(Parts and joints as JSON)
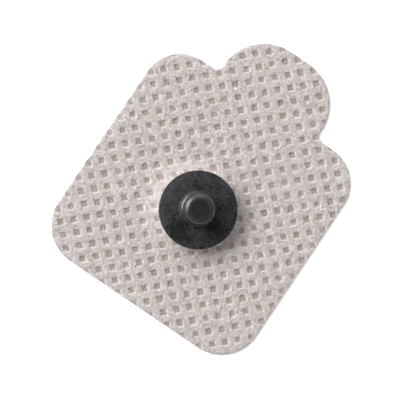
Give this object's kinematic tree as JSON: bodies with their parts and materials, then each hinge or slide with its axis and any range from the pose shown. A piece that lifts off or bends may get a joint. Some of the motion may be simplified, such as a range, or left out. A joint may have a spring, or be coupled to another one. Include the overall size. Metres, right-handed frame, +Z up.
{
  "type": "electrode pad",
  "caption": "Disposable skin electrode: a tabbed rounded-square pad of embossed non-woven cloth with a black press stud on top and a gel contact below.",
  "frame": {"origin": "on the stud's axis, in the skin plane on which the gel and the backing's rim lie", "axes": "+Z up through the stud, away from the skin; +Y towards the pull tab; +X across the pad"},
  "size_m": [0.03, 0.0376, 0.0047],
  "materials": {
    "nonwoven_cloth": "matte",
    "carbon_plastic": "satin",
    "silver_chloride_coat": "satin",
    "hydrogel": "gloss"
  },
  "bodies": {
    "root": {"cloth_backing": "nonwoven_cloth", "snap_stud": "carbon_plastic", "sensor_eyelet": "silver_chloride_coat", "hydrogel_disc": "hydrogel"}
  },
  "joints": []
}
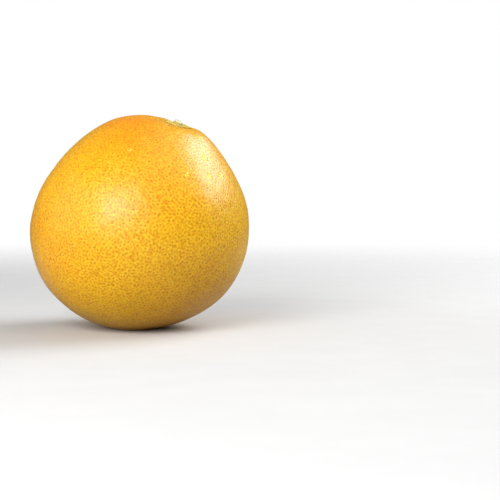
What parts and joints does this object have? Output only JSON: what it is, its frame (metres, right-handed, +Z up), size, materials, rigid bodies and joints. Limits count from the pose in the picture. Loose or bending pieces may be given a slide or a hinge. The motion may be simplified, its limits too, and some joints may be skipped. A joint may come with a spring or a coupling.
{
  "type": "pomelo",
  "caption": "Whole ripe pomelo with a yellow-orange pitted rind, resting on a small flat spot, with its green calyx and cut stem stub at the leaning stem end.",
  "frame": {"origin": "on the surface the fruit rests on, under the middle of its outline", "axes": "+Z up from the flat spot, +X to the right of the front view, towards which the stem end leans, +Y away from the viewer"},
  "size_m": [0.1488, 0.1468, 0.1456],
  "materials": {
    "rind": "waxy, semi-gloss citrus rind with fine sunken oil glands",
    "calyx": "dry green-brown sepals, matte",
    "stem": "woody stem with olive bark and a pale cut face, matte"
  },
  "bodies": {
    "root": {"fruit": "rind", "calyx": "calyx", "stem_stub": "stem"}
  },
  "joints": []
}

→ What to work on: Every record should be repeated exactly; please leave none out.

→ Solution to this problem:
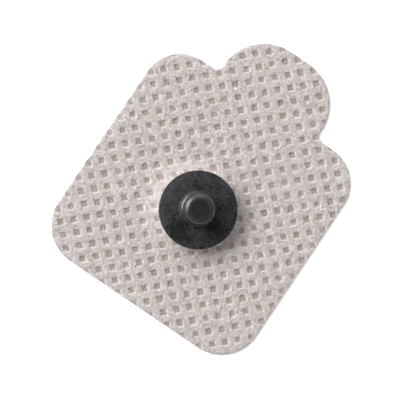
Give this object's kinematic tree as JSON: bodies with their parts and materials, then each hinge or slide with its axis and any range from the pose shown. A piece that lifts off or bends may get a joint. Some of the motion may be simplified, such as a range, or left out. A joint may have a spring, or be coupled to another one. Include the overall size. Metres, right-handed frame, +Z up.
{
  "type": "electrode pad",
  "caption": "Disposable skin electrode: a tabbed rounded-square pad of embossed non-woven cloth with a black press stud on top and a gel contact below.",
  "frame": {"origin": "on the stud's axis, in the skin plane on which the gel and the backing's rim lie", "axes": "+Z up through the stud, away from the skin; +Y towards the pull tab; +X across the pad"},
  "size_m": [0.03, 0.0376, 0.0047],
  "materials": {
    "nonwoven_cloth": "matte",
    "carbon_plastic": "satin",
    "silver_chloride_coat": "satin",
    "hydrogel": "gloss"
  },
  "bodies": {
    "root": {"cloth_backing": "nonwoven_cloth", "snap_stud": "carbon_plastic", "sensor_eyelet": "silver_chloride_coat", "hydrogel_disc": "hydrogel"}
  },
  "joints": []
}
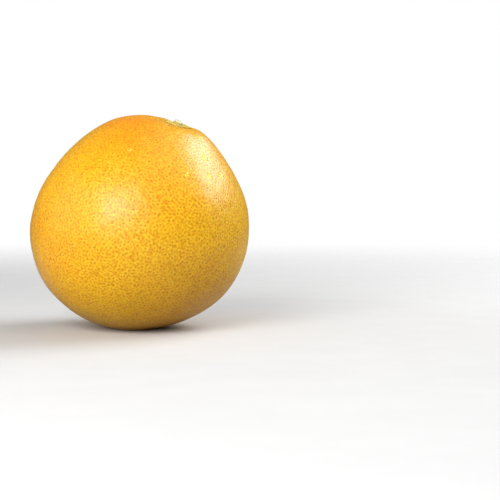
What parts and joints does this object have? Output only JSON: what it is, its frame (metres, right-handed, +Z up), size, materials, rigid bodies and joints. Limits count from the pose in the picture. Loose or bending pieces may be given a slide or a hinge. The motion may be simplified, its limits too, and some joints may be skipped. A joint may come with a spring or a coupling.
{
  "type": "pomelo",
  "caption": "Whole ripe pomelo with a yellow-orange pitted rind, resting on a small flat spot, with its green calyx and cut stem stub at the leaning stem end.",
  "frame": {"origin": "on the surface the fruit rests on, under the middle of its outline", "axes": "+Z up from the flat spot, +X to the right of the front view, towards which the stem end leans, +Y away from the viewer"},
  "size_m": [0.1488, 0.1468, 0.1456],
  "materials": {
    "rind": "waxy, semi-gloss citrus rind with fine sunken oil glands",
    "calyx": "dry green-brown sepals, matte",
    "stem": "woody stem with olive bark and a pale cut face, matte"
  },
  "bodies": {
    "root": {"fruit": "rind", "calyx": "calyx", "stem_stub": "stem"}
  },
  "joints": []
}